El Talmud dice que la penalidad impuesta al metzorá se corresponde con el principio de “medida por medida”: los chismes y calumnias construyen muros de desconfianza y rencor entre las personas, aíslan unos de otros, por lo que el que cometió la falta es aislado de la sociedad.
El Talmud también discute la razón por la cual el ritual de purificación para el metzorá incluye una varita de madera de cedro, la especie de árbol más alta en el Medio Oriente. La madera de cedro nos recuerda que la arrogancia nos ocasionó el tzaráat. Esta afirmación no contradice la idea de la calumnia como causa del tzaráat, sino que añade textura y profundidad al tema. Nos enseña que la raíz del tzaráat es la arrogancia, el sentirse superior a otras personas. Esto hace que uno considere a otros como inferiores y, por lo tanto, los juzgue. Una vez que esas opiniones que se hacen sobre otros son internalizadas, la persona entonces las comparte con sus semejantes.

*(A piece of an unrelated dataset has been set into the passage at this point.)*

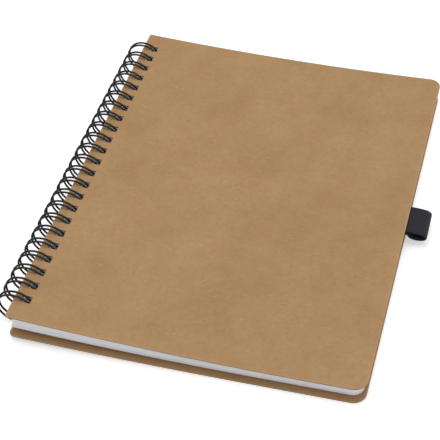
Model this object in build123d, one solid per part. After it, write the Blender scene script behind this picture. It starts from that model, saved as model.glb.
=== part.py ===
from build123d import *
import math
import os

# A twin-loop bound notebook lying closed on its back cover. Millimetres, +Z up.
# While it is modelled, X runs from the front cover's spine edge to the fore-edge and Y from the near edge
# to the far edge. The finished pieces are moved so that the origin is at the middle of the base.

# Covers
cover_width = 159.0
cover_height = 210.0
board = 0.6
cover_corner_radius = 6.0
front_spine_top = 15.5
front_middle_top = 10.5
front_fore_edge_top = 9.6
back_spine_lift = 2.4
back_lift_length = 110.0
back_cover_shift = -0.5

# Leaves
page_inset_ends = 3.4
page_inset_fore_edge = 2.0
page_corner_radius = 5.0
page_clearance = 0.3
page_spine_lift = 1.5

# Punched holes, three to the inch
hole_count = 23
hole_pitch = 25.4 / 3
hole_size = 4.0
hole_edge_margin = 3.7

# Twin-loop wire
wire_diameter = 1.0
ring_inner_diameter = 15.875
pair_spacing = 2.25
seam_bend_radius = 1.0
seam_angle = -44.8
seam_opening = 2.8

# Elastic pen loop, its two tails fixed inside the front cover
loop_width = 17.0
elastic = 0.9
loop_reach = 10.3
loop_height = 5.5
loop_flat = 2.8
loop_neck = 0.4
tail_length = 16.0
layer_gap = 0.05
glue_line = 0.1
tail_clearance = 0.3

# Height of the tall blocks that cut plan outlines and holes
cutter_height = 100.0


def front_top_at(x):
    """Height of the front cover's bowed top surface, as a parabola through its three set heights."""
    share = x / cover_width
    bow = 2 * (front_spine_top + front_fore_edge_top - 2 * front_middle_top)
    chord = front_spine_top + (front_fore_edge_top - front_spine_top) * share
    return chord - bow * share * (1 - share)


# The ring stands on the base and passes through the middle of the front cover's holes
ring_radius = (ring_inner_diameter + wire_diameter) / 2
ring_z = ring_radius + wire_diameter / 2
hole_x = hole_edge_margin + hole_size / 2
ring_x = hole_x - math.sqrt(ring_radius**2 - (front_top_at(hole_x) - board / 2 - ring_z) ** 2)
first_hole = (cover_height - (hole_count - 1) * hole_pitch) / 2
hole_rows = [first_hole + hole_pitch * k for k in range(hole_count)]

# The pen loop's layers
tail_samples = 8
tail_roof = min(front_top_at(cover_width - tail_length * k / tail_samples) for k in range(tail_samples + 1))
upper_tail_z = tail_roof - board - glue_line - elastic / 2
lower_tail_z = upper_tail_z - elastic - layer_gap
loop_floor_z = upper_tail_z - loop_height
loop_tip_x = cover_width + loop_reach
fold_x = loop_tip_x - elastic / 2 - loop_height / 2
loop_y = cover_height / 2

ring_left_x = ring_x - ring_radius - wire_diameter / 2
base_middle = Location((-(ring_left_x + loop_tip_x) / 2, -cover_height / 2, 0))


def front_curve(drop):
    """The front cover's top surface in section, lowered by drop."""
    middle = cover_width / 2
    return ThreePointArc(*((x, front_top_at(x) - drop) for x in (0, middle, cover_width)))


def lifted_curve(height, lift):
    """A flat line at height from the fore-edge to the lift's foot, then an arc that rises by lift."""
    foot = back_cover_shift + back_lift_length
    end = cover_width + back_cover_shift
    arc = TangentArc((foot, height), (back_cover_shift, height + lift), tangent=(-1, 0))
    return [Line((end, height), (foot, height)), arc]


def along_y(edges, start, length):
    """A solid with the section that the edges enclose in X and Z, running along Y from start."""
    section = Plane(origin=(0, start, 0), x_dir=(1, 0, 0), z_dir=(0, -1, 0)) * make_face(edges)
    return extrude(section, -length)


def plan_block(x_start, x_end, y_start, y_end, radius):
    """A tall block with the plan outline of a board or leaf, rounded at the fore-edge corners."""
    outline = Rectangle(x_end - x_start, y_end - y_start, align=(Align.MIN, Align.MIN))
    outline = fillet(outline.vertices().group_by(Axis.X)[-1], radius)
    return extrude(Location((x_start, y_start, -cutter_height / 2)) * outline, cutter_height)


def punched(sheet, spine_edge):
    """A cover with its row of square holes along the spine edge."""
    holes = [
        Location((spine_edge + hole_x, y, 0)) * Box(hole_size, hole_size, cutter_height) for y in hole_rows
    ]
    return sheet - holes


def disc(radius, x, y, thickness):
    """A disc across Y at the ring's height."""
    return Location((x, y, ring_z), (90, 0, 0)) * Cylinder(radius, thickness)


def make_front_cover():
    """The front board, which bows down from the binding."""
    top = front_curve(0)
    under = front_curve(board)
    ends = [Line(top @ 0, under @ 0), Line(top @ 1, under @ 1)]
    sheet = along_y([top, under, *ends], 0, cover_height)
    outline = plan_block(0, cover_width, 0, cover_height, cover_corner_radius)
    return punched(sheet & outline, 0)


def make_back_cover():
    """The back board, flat on the base and lifted at the spine by the ring under it."""
    under = lifted_curve(0, back_spine_lift)
    top = lifted_curve(board, back_spine_lift)
    ends = [Line(under[0] @ 0, top[0] @ 0), Line(under[1] @ 1, top[1] @ 1)]
    sheet = along_y([*under, *top, *ends], 0, cover_height)
    fore_edge = back_cover_shift + cover_width
    outline = plan_block(back_cover_shift, fore_edge, 0, cover_height, cover_corner_radius)
    return punched(sheet & outline, back_cover_shift)


def make_page_block():
    """All the leaves as one solid, their spine edges and holes following the ring."""
    top = front_curve(board + page_clearance)
    under = lifted_curve(board + page_clearance, back_spine_lift + page_spine_lift)
    ends = [Line(top @ 0, under[1] @ 1), Line(top @ 1, under[0] @ 0)]
    block = along_y([top, *under, *ends], 0, cover_height)
    block &= plan_block(
        0,
        cover_width - page_inset_fore_edge,
        page_inset_ends,
        cover_height - page_inset_ends,
        page_corner_radius,
    )
    block -= disc(ring_radius, ring_x - hole_x, loop_y, cover_height)
    half_hole = hole_size / 2
    for y in hole_rows:
        outer = disc(ring_radius + half_hole, ring_x, y, hole_size)
        block -= outer - disc(ring_radius - half_hole, ring_x, y, hole_size)
    return block - tail_recess()


def tail_recess():
    """The step in the top leaves that the pen loop's tails lie in."""
    length = tail_length + tail_clearance
    width = loop_width + 2 * tail_clearance
    floor = lower_tail_z - elastic / 2 - tail_clearance
    corner = Location((cover_width - length, loop_y, floor))
    return corner * Box(length, width, cutter_height, align=(Align.MIN, Align.CENTER, Align.MIN))


def on_ring(angle, y, along=0.0):
    """A point of the wire's centre line, moved by along in the direction that a loop is wound."""
    turn = math.radians(angle)
    x = ring_x + ring_radius * math.cos(turn) + along * math.sin(turn)
    return (x, y, ring_z + ring_radius * math.sin(turn) - along * math.cos(turn))


def loop_edges(y):
    """One loop of the wire: out round the ring, a hairpin at the tip, and back beside itself."""
    half = pair_spacing / 2
    tip = seam_angle + math.degrees(seam_opening / ring_radius)
    finish = tip - 360
    middle = (seam_angle + finish) / 2
    out = ThreePointArc(*(on_ring(a, y - half) for a in (seam_angle, middle, finish)))
    hairpin = ThreePointArc(on_ring(finish, y - half), on_ring(finish, y, half), on_ring(finish, y + half))
    back = ThreePointArc(*(on_ring(a, y + half) for a in (finish, middle, seam_angle)))
    return [out, hairpin, back]


def link_edges(y):
    """The straight link at the seam from one loop to the next, with a bend at each end."""
    start = y + pair_spacing / 2
    end = y + hole_pitch - pair_spacing / 2
    bend = seam_bend_radius
    half_way = bend * math.sin(math.radians(45))
    short = bend - half_way
    first = ThreePointArc(
        on_ring(seam_angle, start),
        on_ring(seam_angle, start + short, -half_way),
        on_ring(seam_angle, start + bend, -bend),
    )
    last = ThreePointArc(
        on_ring(seam_angle, end - bend, -bend),
        on_ring(seam_angle, end - short, -half_way),
        on_ring(seam_angle, end),
    )
    return [first, Line(first @ 1, last @ 0), last]


def make_wire_binding():
    """The whole binding, bent from one wire."""
    edges = []
    for y in hole_rows:
        edges.extend(loop_edges(y))
        if y != hole_rows[-1]:
            edges.extend(link_edges(y))
    path = Wire([edge.edge() for edge in edges])
    section = Plane(origin=path @ 0, z_dir=path % 0) * Circle(wire_diameter / 2)
    wire = sweep(section, path)
    print("wire volume over section times length", wire.volume / (section.area * path.length))
    return wire


def make_pen_loop():
    """The elastic strip: a tail, the round outer fold, the floor and the rise to the second tail."""
    tail_x = cover_width - tail_length
    neck_x = cover_width - loop_neck
    heel_x = fold_x - loop_flat
    fold_z = upper_tail_z - loop_height / 2
    rise_middle = ((heel_x + neck_x) / 2, (loop_floor_z + lower_tail_z) / 2)
    curves = [
        Line((tail_x, upper_tail_z), (fold_x, upper_tail_z)),
        ThreePointArc((fold_x, upper_tail_z), (fold_x + loop_height / 2, fold_z), (fold_x, loop_floor_z)),
        Line((fold_x, loop_floor_z), (heel_x, loop_floor_z)),
        TangentArc((heel_x, loop_floor_z), rise_middle, tangent=(-1, 0)),
        TangentArc((neck_x, lower_tail_z), rise_middle, tangent=(1, 0)),
        Line((neck_x, lower_tail_z), (tail_x, lower_tail_z)),
    ]
    upright = Plane(origin=(0, loop_y, 0), x_dir=(1, 0, 0), z_dir=(0, -1, 0))
    path = upright * Wire([curve.edge() for curve in curves])
    section = Plane(origin=path @ 0, x_dir=(0, 1, 0), z_dir=(1, 0, 0)) * Rectangle(loop_width, elastic)
    return sweep(section, path)


pieces = {
    "front_cover": make_front_cover(),
    "page_block": make_page_block(),
    "back_cover": make_back_cover(),
    "wire_binding": make_wire_binding(),
    "pen_loop": make_pen_loop(),
}

os.makedirs("parts", exist_ok=True)
for name, piece in pieces.items():
    export_step(base_middle * piece, f"parts/{name}.step")
print("hinge x and z", ring_x + base_middle.position.X, ring_z)
print("pen loop inside, x and z", fold_x + base_middle.position.X, loop_floor_z, upper_tail_z)
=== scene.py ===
import logging
from collections.abc import Callable
from dataclasses import dataclass, field
from enum import Enum
from typing import ClassVar

import bpy
import numpy as np
from mathutils import Matrix, Vector


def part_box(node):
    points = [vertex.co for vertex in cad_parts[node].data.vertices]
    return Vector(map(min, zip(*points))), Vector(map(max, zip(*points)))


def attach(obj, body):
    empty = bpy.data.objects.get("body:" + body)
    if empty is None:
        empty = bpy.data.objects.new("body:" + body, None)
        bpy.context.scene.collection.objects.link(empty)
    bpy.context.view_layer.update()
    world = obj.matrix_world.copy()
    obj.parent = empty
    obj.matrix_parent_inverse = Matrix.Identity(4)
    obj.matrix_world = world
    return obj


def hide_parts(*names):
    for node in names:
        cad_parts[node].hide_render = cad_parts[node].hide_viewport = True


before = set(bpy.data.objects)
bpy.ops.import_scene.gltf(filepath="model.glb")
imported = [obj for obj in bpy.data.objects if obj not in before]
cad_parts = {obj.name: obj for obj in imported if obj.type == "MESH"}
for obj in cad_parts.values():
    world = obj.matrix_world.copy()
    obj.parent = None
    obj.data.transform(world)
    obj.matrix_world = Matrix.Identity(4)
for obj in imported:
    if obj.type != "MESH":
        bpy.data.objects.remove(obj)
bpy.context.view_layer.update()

MM = 0.001
SHARP_ANGLE = np.radians(35)
ROUNDING_SEGMENTS = 2
WHITE = (1.0, 1.0, 1.0, 1.0)
log = logging.getLogger("notebook")

Array = np.ndarray
Colour = tuple[float, float, float, float]
Height = Callable[[Array], Array]
Material = bpy.types.Material
Socket = bpy.types.NodeSocket
Tree = bpy.types.NodeTree


class Body(Enum):
    """The moving bodies that a piece can ride on."""

    LEAVES = "root"
    FRONT = "front"
    BACK = "back"


class Slot(Enum):
    """The record's material slots."""

    BOARD = "kraft_board"
    PAPER = "paper"
    WIRE = "coated_wire"
    ELASTIC = "elastic"


def srgb(code: str) -> Colour:
    """Turns an sRGB hex colour into the linear colour that a shader takes.

    Args:
        code: Six hex digits.

    Returns:
        Red, green and blue, and an alpha of 1.
    """
    raw = np.array([int(code[i : i + 2], 16) for i in (0, 2, 4)]) / 255
    linear = np.where(raw <= 0.04045, raw / 12.92, ((raw + 0.055) / 1.055) ** 2.4)
    return (*linear.tolist(), 1.0)


def node(tree: Tree, kind: str, inputs: dict | None = None, **settings: object) -> bpy.types.Node:
    """Adds a shader node with its settings, values and links.

    Args:
        tree: The node tree that gets the node.
        kind: The node's type, without the ShaderNode prefix.
        inputs: Each socket's name or number, with its value or the output that feeds it.
        settings: The node's own properties.

    Returns:
        The new node.
    """
    made = tree.nodes.new(f"ShaderNode{kind}")
    for name, value in settings.items():
        setattr(made, name, value)
    for name, value in (inputs or {}).items():
        if isinstance(value, Socket):
            tree.links.new(value, made.inputs[name])
        else:
            made.inputs[name].default_value = value
    return made


def blank_material(name: str) -> tuple[Material, Tree]:
    """Makes an empty node material.

    Args:
        name: The real material's name.

    Returns:
        The material and its node tree.
    """
    material = bpy.data.materials.new(name)
    material.use_nodes = True
    material.node_tree.nodes.clear()
    return material, material.node_tree


def signed_power(wave: Array, power: float) -> Array:
    """A wave's size to a power, with the wave's sign."""
    return np.sign(wave) * np.abs(wave) ** power


def tube_faces(rows: int, columns: int) -> list[list[int]]:
    """Joins rings of points into a tube, each ring to the next, and closes both ends.

    Args:
        rows: How many rings of points there are.
        columns: How many points a ring has.

    Returns:
        Each face's point numbers, the quads first and then the two ends.
    """
    first = np.arange(columns)
    start = np.arange(rows - 1)[:, None] * columns
    near, far = start + first, start + (first + 1) % columns
    quads = np.stack([near, far, far + columns, near + columns], -1).reshape(-1, 4)
    last = first + (rows - 1) * columns
    return [*quads.tolist(), first[::-1].tolist(), last.tolist()]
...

Me parece que el aspecto de aislamiento de la “sentencia” de los metzorá no es solo sentir la soledad causada por los chismes, sino también ver qué insignificante es el sentido de superioridad. Únicamente cuando descubres que todas las habilidades de las que te enorgulleces y te hacen sentirte superior, no tienen sentido.
¿Eres sabio? ¿Quién aprende de ti si estás solo?
¿Eres articulado y persuasivo? ¿A quién convences si estás solo?
¿Eres líder? ¿A quién lideras si estás solo?
¿Eres un artista? ¿Quién se inspirará en tu visión si estás solo?
Al estar aislado, el metzorá se entera de que toda su superioridad proviene realmente de aquellos a quienes hasta ahora había mirado con desprecio. Es la necesidad de compartir con otros lo que hace que nuestras habilidades sean significativas. Todos somos dadores y receptores, y juntos formamos una comunidad estable. Nunca somos superiores a otros; somos engrandecidos por nuestra interacción de unos con otros.
En la Torá, toda tahará (pureza) está relacionada con la vida; toda tumá (impureza) está relacionada con la muerte. La arrogancia nos arranca de nuestra parcela, un sistema al que damos vida y del cual recibimos vida; ello nos convierte en un espécimen seco y muerto que solo da una idea de lo que era cuando estaba vivo.
Afortunadamente, esta muerte es reversible a través de la introspección honesta; el metzorá se purifica, toma conciencia de lo que hizo, y se da la bienvenida nuevamente a su comunidad.